The evil of the Roman post-office and of the royal postal services that succeeded it was their common restriction to the enrichment of the ruling powers. They were the prototypes of our modern private railway and express companies, which have for their chief end the enrichment of their managers rather than the promotion of the public welfare. In this country the citizen owns the post-office and wants to use it as his transportation company. Its end is to keep him informed as to what his representatives are doing at the centers of public business, to make known to them his wishes, and to provide means by which he may communicate with his fellow-citizens for their mutual benefit, and to supply his wants and dispose of his wares at the least possible cost, in the shortest possible time, and with the greatest possible security.
The postal system of rates, regardless of distance, regardless of the character of the matter transported, and regardless of the volume of the patron’s business, eminently fits it for this great service. That it will sooner or later be greatly extended over the entire field of public transportation, is absolutely certain; and the people will duly appreciate the aid of those who assist in its extension and development. As far back as 1837, Rowland Hill, of England, promulgated to the world the law that once a public transport service is in operation, the cost of its use is regardless the distance traversed upon the moving machinery by any unit of traffic within its capacity, and upon this law he established the English penny-letter post of 1839.
Instead of a taxing machine, a contrivance for making money, the post-office should be an agency for good, reaching out its multitudinous hands with help and comfort into all the homes in our widespread land.
Without the post-office where would be that national unity, with its guaranty of equal rights to all, which is the glory of the sisterhood of states?

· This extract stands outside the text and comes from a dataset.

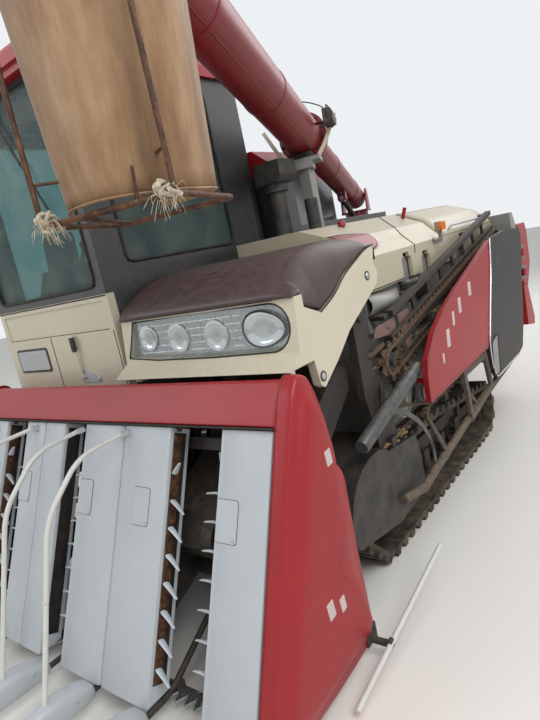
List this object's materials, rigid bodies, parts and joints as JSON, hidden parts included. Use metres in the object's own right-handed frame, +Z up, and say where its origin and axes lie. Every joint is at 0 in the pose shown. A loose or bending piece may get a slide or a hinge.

The postal savings system and parcels post was inaugurated in England largely through the efforts of the great Commoner, William E. Gladstone. Near the close of his life he made the following statement about it:
The post-office savings bank and parcels post is the most important institution which has been created in the last fifty years for the welfare of the people. I consider the act which called the institution into existence as the most useful and fruitful of my long career.
It is because we realize these truths so keenly that we are so persistent in urging favorable consideration of a parcels post. Its only fault is its conservatism. What this country now needs, what Congress should give it, is a parcels post covering much of the business of public transportation.
In April last representatives of at least 10,000,000 American voters, including the great agricultural associations of the country, National Grange, the Farmers’ Union, the Farmers’ National Congress, Retail Dry Goods Association of New York, the Associated Retailers of St. Louis, the manufacturing perfumers of the United States, the American Florist Association, and others, appeared before the House Postal Committee, demanding a domestic express post as extended and as cheap as that provided by the Postmaster-General in our foreign postal service. The argument in behalf of this legislation, with its 4-pound weight limit, had then been before the committee for many months, but the bill was not up to the demands of these friends of the post-office. The report of the hearing showed that the public wanted an 11-pound service at least. Seldom, if ever, has any proposition received a stronger public support, and it seemed as if the House Committee on Post-Offices would be obliged to report at least some legislation back to the House for its consideration.
Their answer finally came on the 27th of May in the shape of H. R. 26348, introduced by Chairman John W. Weeks, which provides:
That all mail matter of the fourth class shall be subject to examination and to a postage charge at the rate of three-fourths of 1 cent an ounce or fraction thereof, to be prepaid by stamps affixed—stamps of the following denominations:
| Cents. | |
|---|---|
| 1 ounce | ¾ |
| 2 ounces | 1½ |
| 3 ounces | 2¼ |
| 4 ounces | 3 |
| 5 ounces | 3¾ |
| 6 ounces | 4½ |
| 7 ounces | 5¼ |
| 8 ounces | 6 |
On the 1st of June Mr. Weeks wrote to the secretary of the Postal Progress League as follows:
It does not seem to me likely that any other parcels-post legislation than possibly the bill which I introduced last week—this bill—providing for the reduction in rate on fourth-class matter, will be considered at this session of Congress.
This means that for at least two years more the American people are to be left subject to the extortions of the rich and powerful express companies, while we have in the post-office a well-equipped service of our own through which much of the people’s business now carried on by these companies could be done quicker and at infinitely less cost.
Mr. Speaker, if the powers arraigned against the post-office continue their efforts to limit its functions in behalf of private interests, they will soon find themselves confronted with a Congress pledged to extend the service of the post-office to a much larger degree of the public transmission business; and hence, I think it wise that my bill should now be brought before the House for immediate consideration.